A lot of very dangerous work. Those who suffer from allergies could die from bee sting. If ten bees sting, most would need immediate medical attention.
Three advantages of a flow beehive?
- No stings attached
It’s scary to extract honey. A dozen bees buzzing and trying to enter the protective suit unnerves most amateurs. The insects are quite persistent and don’t let the frame out of their sight.
In a flow hive, the bees don’t even know that honey is being extracted! The frames are not moved, nor the lid lifted.
There is minimum movement inside too, just enough pressure to break the mouth of cells and tilt them downwards.
Quite a sneaky way to thwart bees.
- No gooey mess
Scraping the gunk made of beeswax takes time and makes a mess. Honey is sticky, and it adheres everywhere – hair, skin, clothes.
A flow hive places honey in a jar. There is no need to let it stand for 2 days to separate the wax from honey.
Since there is no scraping, the wax is not disturbed at all and stays in place.
- See before you taste
The clear frame provides a full view of the interior. The frames are made of top-quality BPA-free plastic that does not give off any odor. They are sturdy enough to withstand summer heat without disintegrating.
From the outside, you can observe how many cells are full and decide if you want to tap that frame. Every frame has its own keyhole and spigot. Cleaning flow hive frames is easy. Just spray it with water and dry it in the sun.
Are there any downsides?
Is flow hive bad for bees? That is a common question a bee expert faces. Unfortunately, yes. A flow beehive does have a few disadvantages.
- Single super box
The flow hive has a big problem – a single super box.
Well, to work, the bees need to eat. If the sole flow hive super box is emptied, how do they get sustenance?
The bees need at least two boxes. One for brood and one for food. Whatever else they create can be taken from a second super box. That is the way beekeeping has been done for two centuries.
- Leaching of plastic
There have been no chemical tests done to find if the plastic does degrade and percolate into honey.
This puts a cloud over the safety and nutritional content. At a time when so many opt for organic foods, this question does not bode well.

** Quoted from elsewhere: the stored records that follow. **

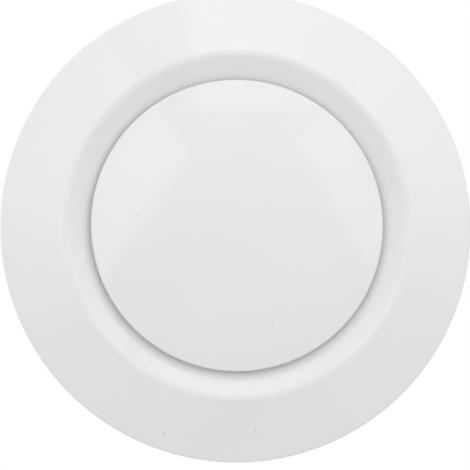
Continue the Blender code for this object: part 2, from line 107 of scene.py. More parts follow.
def turnedPiece(name, outline, sides, segments=4):
    # a circle extruded ring by ring; a corner is (radius, height), and a third number rounds it
    rings = [corner for corner in outline if corner[0] > 0]
    radius, height = rings[0][:2]
    bpy.ops.object.select_all(action="DESELECT")
    bpy.ops.mesh.primitive_circle_add(vertices=sides, radius=radius * mm, location=(0, 0, height * mm))
    piece = startEdit(name)
    for here, there in zip(rings, rings[1:]):
        extrudeRing(here, there)
    if outline[-1][0] == 0:
        extrudeRing(rings[-1], outline[-1])
    if outline[0][0] == 0:
        pickRing(piece, radius, height)
        extrudeRing(rings[0], outline[0])
    elif outline[-1][0] != 0:
        extrudeRing(rings[-1], rings[0])
    bpy.ops.mesh.select_all(action="SELECT")
    bpy.ops.mesh.remove_doubles(threshold=weld * mm)
    bpy.ops.mesh.normals_make_consistent(inside=False)
    for corner in rings:
        if len(corner) > 2:
            pickRing(piece, corner[0], corner[1])
            bpy.ops.mesh.bevel(offset=corner[2] * mm, segments=segments, profile=0.5, affect="EDGES")
    bpy.ops.object.mode_set(mode="OBJECT")
    return piece


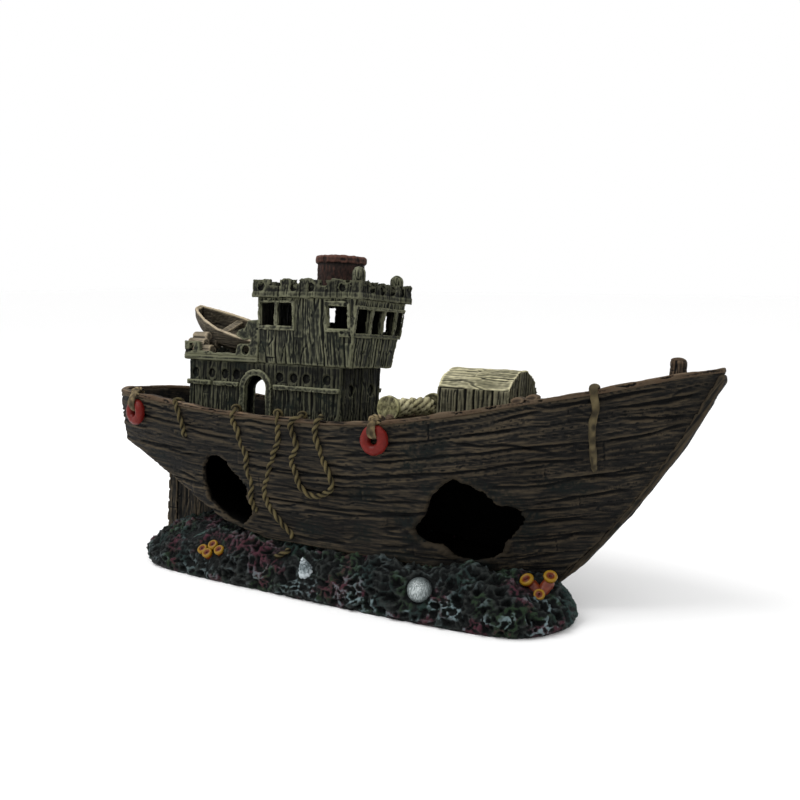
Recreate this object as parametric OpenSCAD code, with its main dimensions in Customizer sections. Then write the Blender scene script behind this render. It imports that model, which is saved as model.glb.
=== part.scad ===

Glass does not react with honey and is very safe. Nothing is known about the safety of plastic frames.
- Same sized cells
Expert apiculturists performing a review of flow hive, often have a complaint.
In nature, bees create their own cells. These are of varied size. In a traditional Langstroth box, only a wooden frame is provided. The bees have to construct the cells.
Giving the bees a pre-built cell lowers their inherent capability. These insects have evolved over millions of years. To suddenly break the cycle is an unhealthy way to raise bees. It is as if legs were amputated and wheels fitted so we can travel faster. Hardly a scientific approach.
Choosing convenience is not being slothful
For those who want a hands-off approach, the flow hive is suitable. Flow hive takes away the effort and also the magical appeal of beekeeping.
Most who engage in apiculture do not mind the long process of extraction. Beekeepers have to deal with myriad problems related to weather, poor genetics, foraging by predators, and the flow hive just solves one problem. It gives the notion that beekeeping is now automatic with “honey on tap.”
Convenience however does not always indicate a lack of effort. Purists in every field, have a strong reluctance to depart from the way it has always been done.
Differences will persist between traditionalists and innovators but the flow hive seems a good first step in the right direction.